Quatro séculos separam a obra de Francisco Rodrigues Lobo (1574-1621), conhecido como “o poeta do Lis”, rio de Leiria – de onde era natural – das composições de Rita Redshoes, que aceitou o desafio da organização do festival de poesia Ronda para musicar textos do poeta.
“Não era conhecedora da obra, embora já tivesse ouvido falar dele enquanto contemporâneo de Camões, e fiquei curiosa”, conta à agência Lusa.
A cantora e compositora partiu para a tarefa com “algum receio” de que “fosse difícil encaixar” os poemas na música, mas após a leitura, a perspetiva alterou-se.
“Gostei imenso e achei bastante musical”.
Rita Redshoes escolheu três poemas de Francisco Rodrigues Lobo e aventurou-se também numa versão de “Minuciosa formiga”, de Alexandre O’Neill, texto de que se lembrou a partir de um dos escritos de Rodrigues Lobo.

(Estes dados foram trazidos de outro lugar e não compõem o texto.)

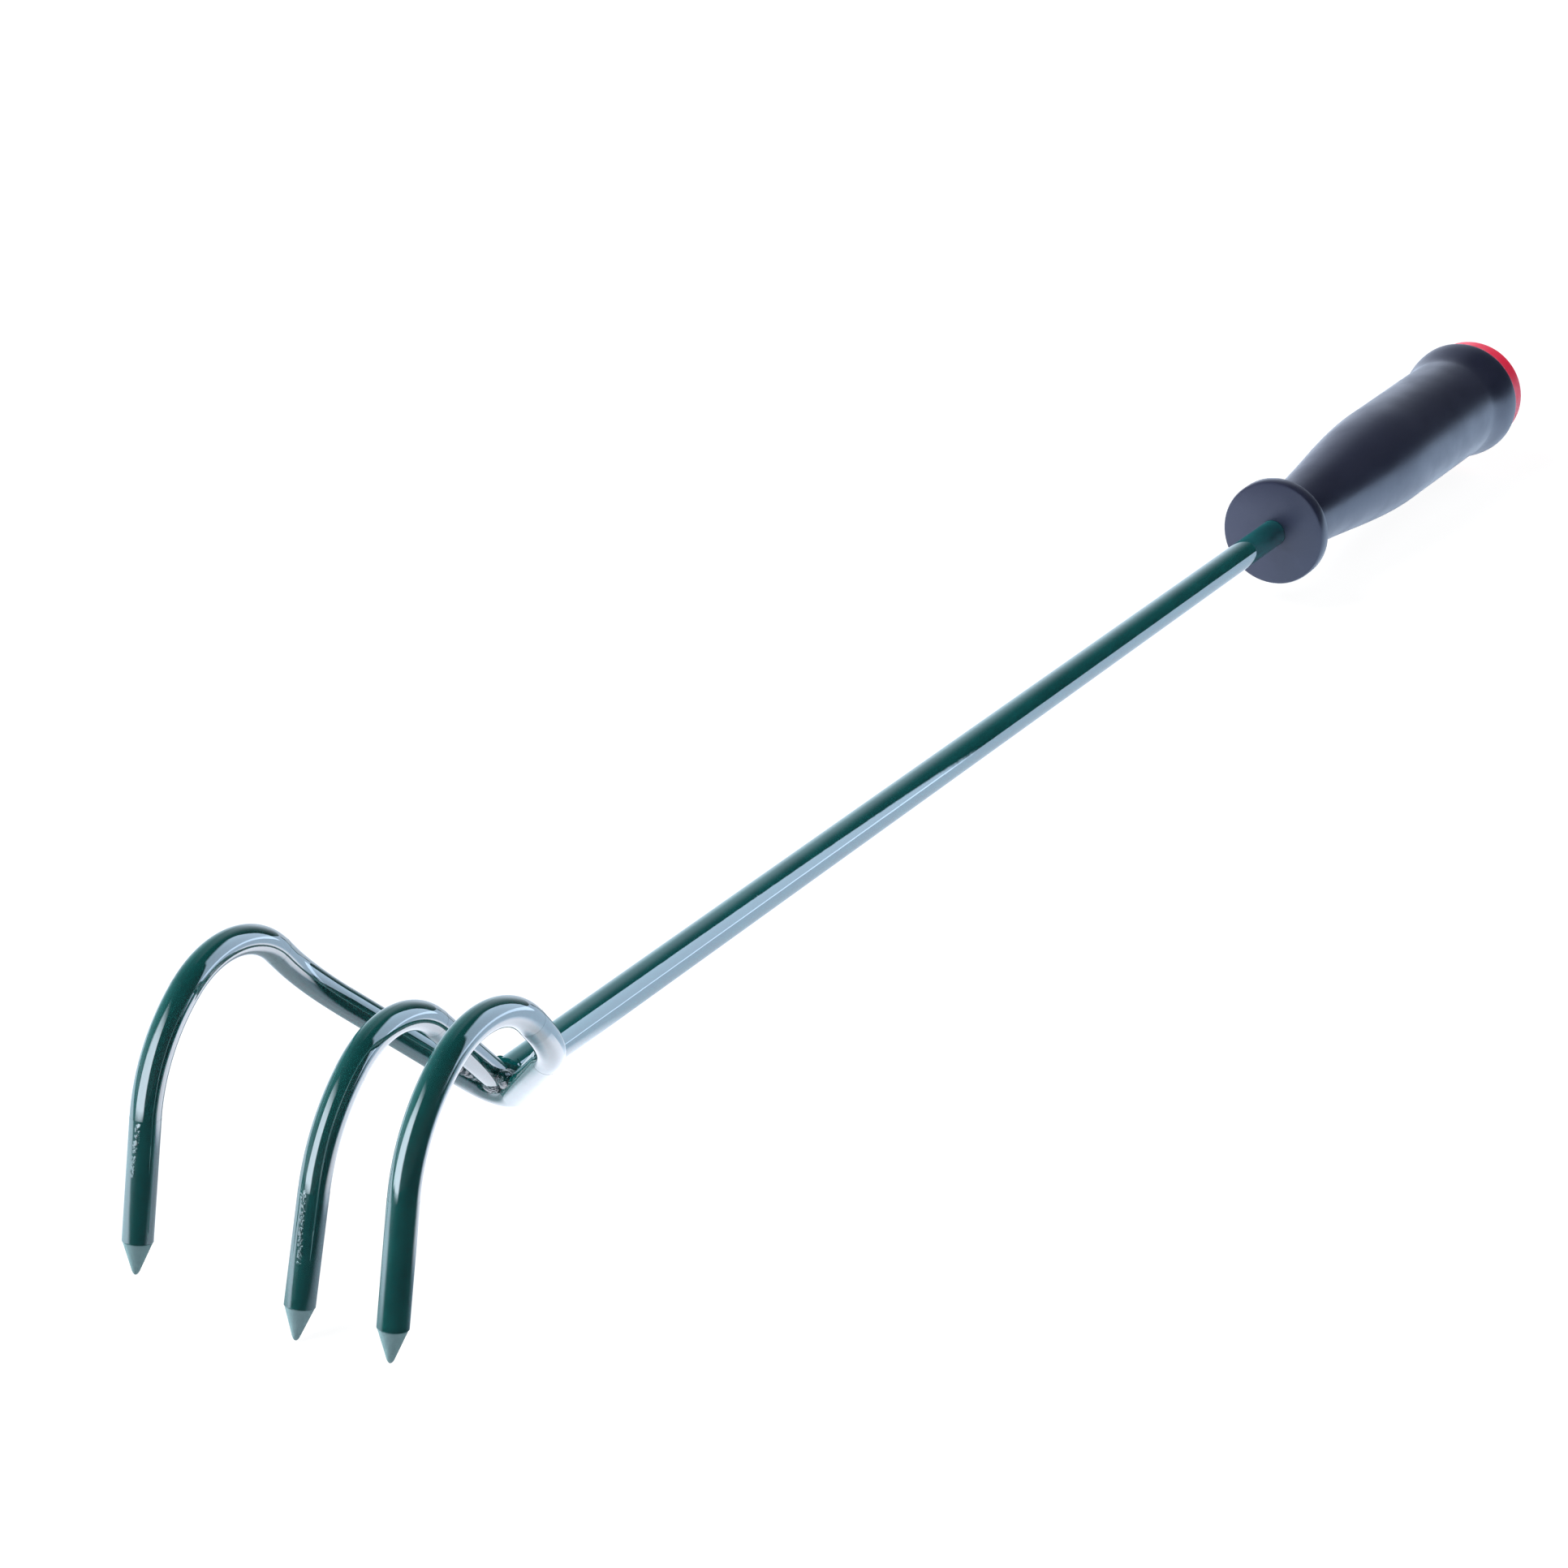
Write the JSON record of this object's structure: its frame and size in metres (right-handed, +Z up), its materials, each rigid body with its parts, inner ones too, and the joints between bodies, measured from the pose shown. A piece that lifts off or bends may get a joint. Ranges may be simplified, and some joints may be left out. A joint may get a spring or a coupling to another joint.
{
  "type": "hand cultivator",
  "caption": "Long green garden cultivator with pointed claws bent from round rod, welded to a straight round bar, and a black grip with a guard and a red end.",
  "frame": {"origin": "on the floor under the middle of the tool's length, the floor touching the centre point", "axes": "+X along the bar, from the handle to the claws, +Z up, with the points down; the tool is symmetric about the XZ plane"},
  "size_m": [0.6318, 0.0658, 0.0683],
  "materials": {
    "green_enamel": "gloss enamel, dark bottle green",
    "weld_enamel": "gloss enamel over a rippled weld, a little burnt",
    "red_core": "satin gloss, bright red",
    "black_grip": "soft satin, very dark slate"
  },
  "bodies": {
    "root": {"shank": "green_enamel", "outer_tines": "green_enamel", "centre_tine": "green_enamel", "shank_weld": "weld_enamel", "tine_weld": "weld_enamel", "handle_core": "red_core", "grip": "black_grip"}
  },
  "joints": []
}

“Nem me lembrei que já tinha sido musicado e cantado pela Amália e depois pela Adriana Calcanhotto. Agora ficou com mais uma versão”.
Para as palavras de O’Neill, criou “um blues com ritmo swing”, enquanto a poesia ingénua e sensível de Rodrigues Lobo é explorada através do omnichord, “que tem um som um bocadinho etéreo e infantil”.

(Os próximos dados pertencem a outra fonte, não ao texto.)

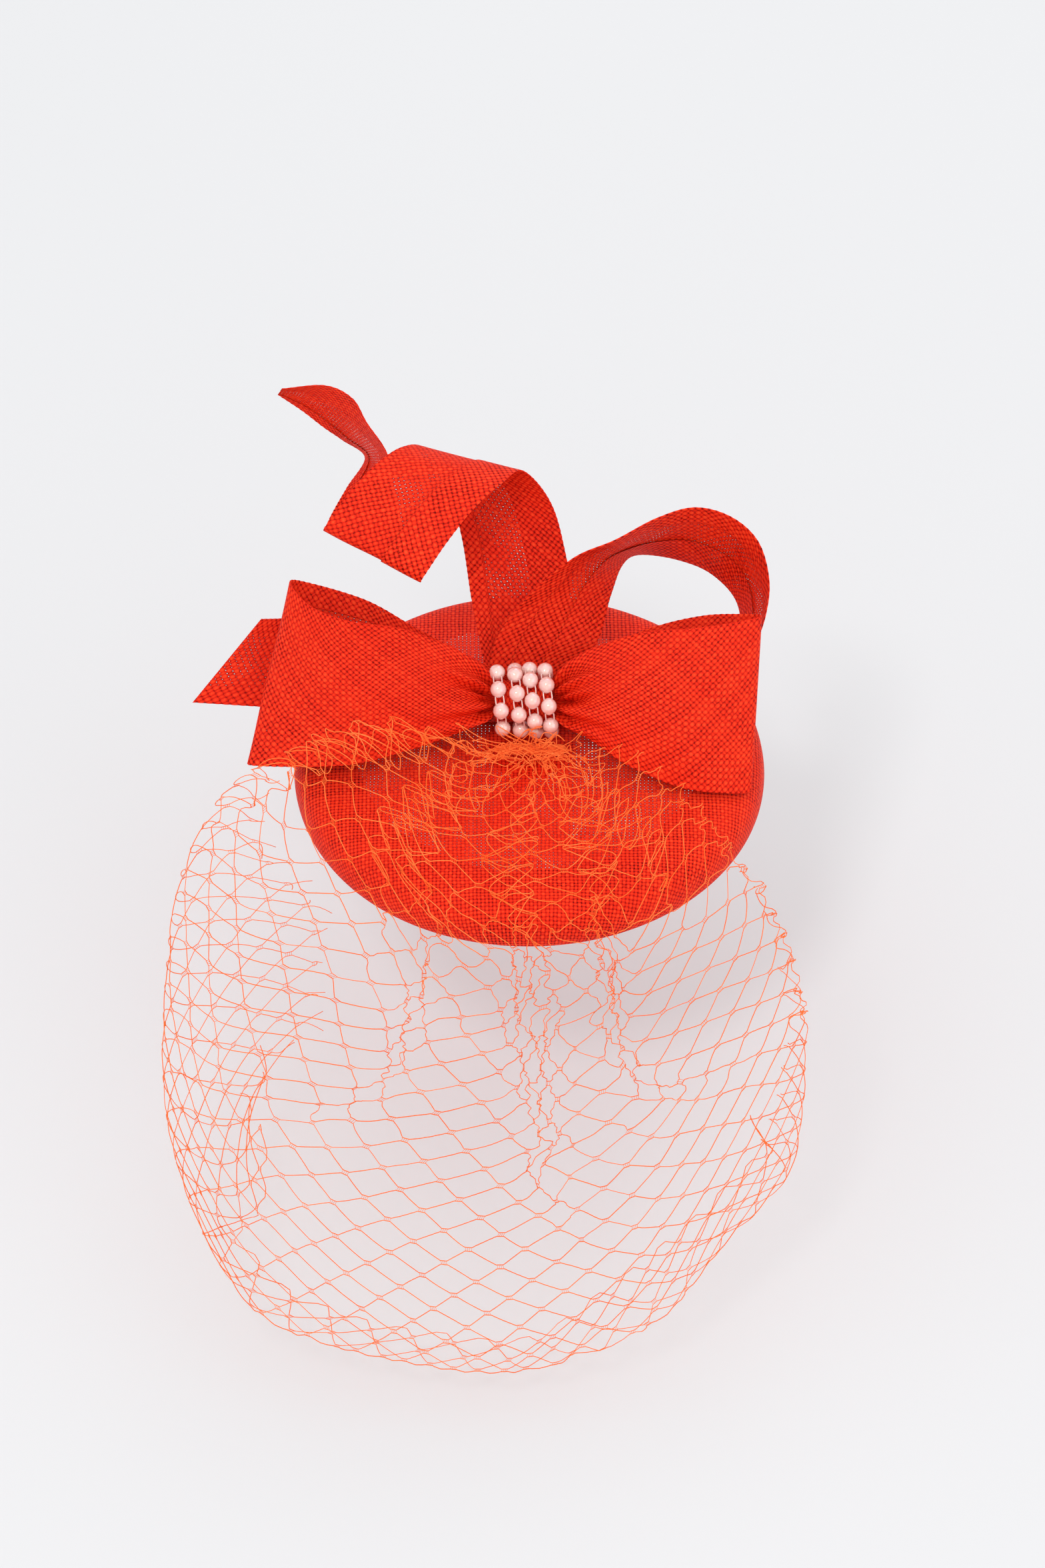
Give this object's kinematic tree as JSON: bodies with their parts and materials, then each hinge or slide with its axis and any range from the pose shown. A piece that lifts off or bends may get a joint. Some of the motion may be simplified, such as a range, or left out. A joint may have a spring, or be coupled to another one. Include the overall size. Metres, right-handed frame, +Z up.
{
  "type": "fascinator headpiece",
  "caption": "Shallow round sinamay fascinator base on a hair comb, with a two-loop bow, curled strips, pearl trim and a gathered face veil that lifts.",
  "frame": {"origin": "centre of the circular rim, in the plane that the base's lower edge lies in, where the base sits on the head", "axes": "+Z up through the middle of the crown, -Y towards the front, where the veil falls, +X towards the side with the plain bow loop"},
  "size_m": [0.2233, 0.2784, 0.2116],
  "materials": {
    "sinamay": "open straw weave",
    "petersham": "ribbed ribbon",
    "felt": "soft felt",
    "sewing_thread": "twisted thread",
    "netting": "open diamond net",
    "pearl": "pearlescent",
    "comb_plastic": "clear moulded",
    "wire": "drawn"
  },
  "bodies": {
    "headpiece": {"crown_shell": "sinamay", "crown_facing": "sinamay", "rim_wire": "wire", "head_ribbon": "petersham", "hair_comb": "comb_plastic", "comb_stitches_left": "sewing_thread", "comb_stitches_right": "sewing_thread", "felt_backing": "felt", "trim_base": "sinamay", "bow_loop_left": "sinamay", "bow_loop_right": "sinamay", "bow_tail_left": "sinamay", "bow_wrap": "sinamay", "curl_left": "sinamay", "curl_right": "sinamay", "pearl_string_1": "pearl", "pearl_string_2": "pearl", "pearl_string_3": "pearl", "pearl_string_4": "pearl", "veil_gather": "netting", "gather_thread": "sewing_thread"},
    "veil": {"veil_net": "netting"}
  },
  "joints": [
    {"name": "veil_lift", "type": "hinge", "parent": "headpiece", "child": "veil", "pos_m": [0, -0.00721, 0.02192], "axis": [-1, 0, 0], "range_deg": [0, 30]}
  ]
}
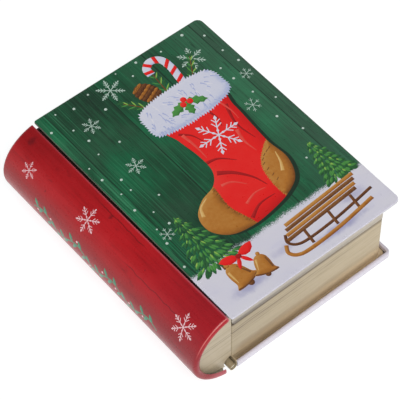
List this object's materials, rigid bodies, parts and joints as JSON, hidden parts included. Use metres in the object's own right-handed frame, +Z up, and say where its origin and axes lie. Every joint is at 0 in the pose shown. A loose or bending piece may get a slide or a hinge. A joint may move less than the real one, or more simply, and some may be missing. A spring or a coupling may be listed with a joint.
{
  "type": "book-shaped tin",
  "caption": "Sheet-metal keepsake box shaped like a closed book; the front cover and curved spine form a hinged lid over a page-block base in a back-cover tray.",
  "frame": {"origin": "middle of the bottom of the bounding box, on the surface the box lies on", "axes": "+X from the spine towards the fore-edge, +Y from the tail towards the head of the book, +Z up through the front cover"},
  "size_m": [0.1602, 0.19, 0.0575],
  "materials": {
    "cover_green": "glossy print over tinplate",
    "spine_red": "glossy print over tinplate",
    "page_tan": "satin print over tinplate",
    "cap_tan": "satin print over tinplate",
    "skirt_tan": "satin print over tinplate",
    "back_white": "glossy print over tinplate",
    "wire_steel": "bare wire"
  },
  "bodies": {
    "base": {"base_wall": "page_tan", "back_cover": "back_white", "hinge_wire": "wire_steel"},
    "lid": {"front_cover": "cover_green", "lid_frame": "skirt_tan", "spine_shell": "spine_red", "spine_cap_tail": "cap_tan", "spine_cap_head": "cap_tan"}
  },
  "joints": [
    {"name": "lid_hinge", "type": "hinge", "parent": "base", "child": "lid", "pos_m": [-0.0509, 0, 0.0025], "axis": [0, -1, 0], "range_deg": [0, 95]}
  ]
}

“Há uma candura, uma sabedoria intrínseca, uma crítica e sentido de observação muito apurado em relação à sociedade, além da ligação à natureza e aos animais. Ele tem uma ligação muito terrestre, mas sempre com algo ligado às estrelas e ao firmamento”, descreve, sobre a obra do poeta que viveu nos séculos XVI e XVII.

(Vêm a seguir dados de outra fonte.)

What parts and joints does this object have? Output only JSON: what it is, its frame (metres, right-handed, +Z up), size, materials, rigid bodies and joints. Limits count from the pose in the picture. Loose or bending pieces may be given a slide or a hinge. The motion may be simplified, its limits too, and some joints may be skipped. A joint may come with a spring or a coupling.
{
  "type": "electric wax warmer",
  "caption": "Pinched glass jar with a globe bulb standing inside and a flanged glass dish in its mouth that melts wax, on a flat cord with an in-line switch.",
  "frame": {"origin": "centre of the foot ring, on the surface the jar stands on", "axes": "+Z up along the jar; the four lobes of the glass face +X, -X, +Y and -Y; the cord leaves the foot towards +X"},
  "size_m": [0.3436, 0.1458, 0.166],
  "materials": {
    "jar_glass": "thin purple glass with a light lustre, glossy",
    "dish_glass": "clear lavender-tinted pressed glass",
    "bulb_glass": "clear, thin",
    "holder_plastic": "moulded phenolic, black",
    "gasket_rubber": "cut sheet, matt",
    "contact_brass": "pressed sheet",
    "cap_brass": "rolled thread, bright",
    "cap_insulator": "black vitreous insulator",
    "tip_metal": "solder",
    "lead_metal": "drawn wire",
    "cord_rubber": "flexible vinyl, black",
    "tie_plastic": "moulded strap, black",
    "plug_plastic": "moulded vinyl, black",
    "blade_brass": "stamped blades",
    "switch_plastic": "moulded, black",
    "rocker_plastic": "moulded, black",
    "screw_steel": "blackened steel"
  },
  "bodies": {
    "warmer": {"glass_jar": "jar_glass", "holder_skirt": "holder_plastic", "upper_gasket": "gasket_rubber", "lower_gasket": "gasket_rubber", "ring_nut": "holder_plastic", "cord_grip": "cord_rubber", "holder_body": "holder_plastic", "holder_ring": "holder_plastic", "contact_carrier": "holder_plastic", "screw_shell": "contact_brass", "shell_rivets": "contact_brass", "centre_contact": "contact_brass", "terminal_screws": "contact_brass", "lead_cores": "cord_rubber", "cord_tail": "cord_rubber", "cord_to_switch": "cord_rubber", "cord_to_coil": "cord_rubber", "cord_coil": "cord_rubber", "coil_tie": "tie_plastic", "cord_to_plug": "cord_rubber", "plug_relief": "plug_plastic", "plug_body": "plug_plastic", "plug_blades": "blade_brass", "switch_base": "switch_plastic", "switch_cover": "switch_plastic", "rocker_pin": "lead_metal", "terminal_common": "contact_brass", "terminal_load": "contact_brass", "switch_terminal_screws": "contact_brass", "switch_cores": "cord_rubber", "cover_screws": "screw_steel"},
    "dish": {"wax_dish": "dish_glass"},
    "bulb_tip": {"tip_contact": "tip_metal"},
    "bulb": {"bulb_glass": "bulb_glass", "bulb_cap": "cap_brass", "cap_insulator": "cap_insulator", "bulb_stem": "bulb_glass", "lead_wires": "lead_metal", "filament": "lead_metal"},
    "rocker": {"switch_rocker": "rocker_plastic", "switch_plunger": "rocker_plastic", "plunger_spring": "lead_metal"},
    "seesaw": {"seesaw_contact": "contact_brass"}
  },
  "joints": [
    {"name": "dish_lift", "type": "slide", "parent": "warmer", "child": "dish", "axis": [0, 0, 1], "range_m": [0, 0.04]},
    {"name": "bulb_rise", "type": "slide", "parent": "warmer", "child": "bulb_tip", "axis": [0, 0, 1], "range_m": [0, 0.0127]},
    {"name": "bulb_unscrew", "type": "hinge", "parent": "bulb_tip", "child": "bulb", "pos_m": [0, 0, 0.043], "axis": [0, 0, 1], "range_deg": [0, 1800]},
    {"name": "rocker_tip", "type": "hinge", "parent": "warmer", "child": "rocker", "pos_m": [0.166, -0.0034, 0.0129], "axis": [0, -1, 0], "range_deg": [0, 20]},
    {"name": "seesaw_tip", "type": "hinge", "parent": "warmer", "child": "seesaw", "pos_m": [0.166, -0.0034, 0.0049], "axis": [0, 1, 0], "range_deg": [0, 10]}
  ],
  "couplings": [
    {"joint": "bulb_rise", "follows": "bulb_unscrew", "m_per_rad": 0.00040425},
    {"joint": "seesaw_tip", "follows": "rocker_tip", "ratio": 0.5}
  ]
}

De Rodrigues Lobo escolheu “Mil anos há que busco a minha estrela”, “Écloga I” e “Que amor sigo?”.
“Foi um prazer musicar os poemas. Fiquei muito contente, porque pensei que ia ser muito mais doloroso e não foi. Deu algum trabalho, de experimentação e procura, mas no qual [exercício] me encontrei também e consegui transportar a minha identidade musical, harmónica e melódica, para as palavras destes poetas”, diz Rita Redshoes, que em Leiria se estreia num festival de poesia, no Castelo de Leiria, “com uma vista maravilhosa sobre a cidade”.
A participação no Ronda surgiu como um oásis no atual momento difícil para a artista, devido à pandemia: na gaveta tem um novo disco pronto há um ano, que “está à espera de melhores dias” para sair.
Durante o confinamento, “para manter a sanidade mental e financeira”, reinventou-se e criou um ‘podcast’ sobre sonhos, para a Rádio Comercial, e lançou também um projeto de atividades para crianças, na Rádio Zig Zag.
“Fui criando coisas para me entreter e ter objetivos. É muito frustrante não poder trabalhar”, assume.
Mas a partir do desafio lançado pelo festival Ronda pode surgir, entretanto, um novo projeto.
“Tinha a ideia de um dia fazer um disco ou um ciclo de canções sobre bichos. Uma destas canções de Francisco Rodrigues Lobo será a primeira pedrinha desse trabalho”.
Ronda Leiria Poetry Festival decorre até domingo, envolvendo na programação mais de 200 convidados de 40 países, num total de 65 horas de programação ‘online’.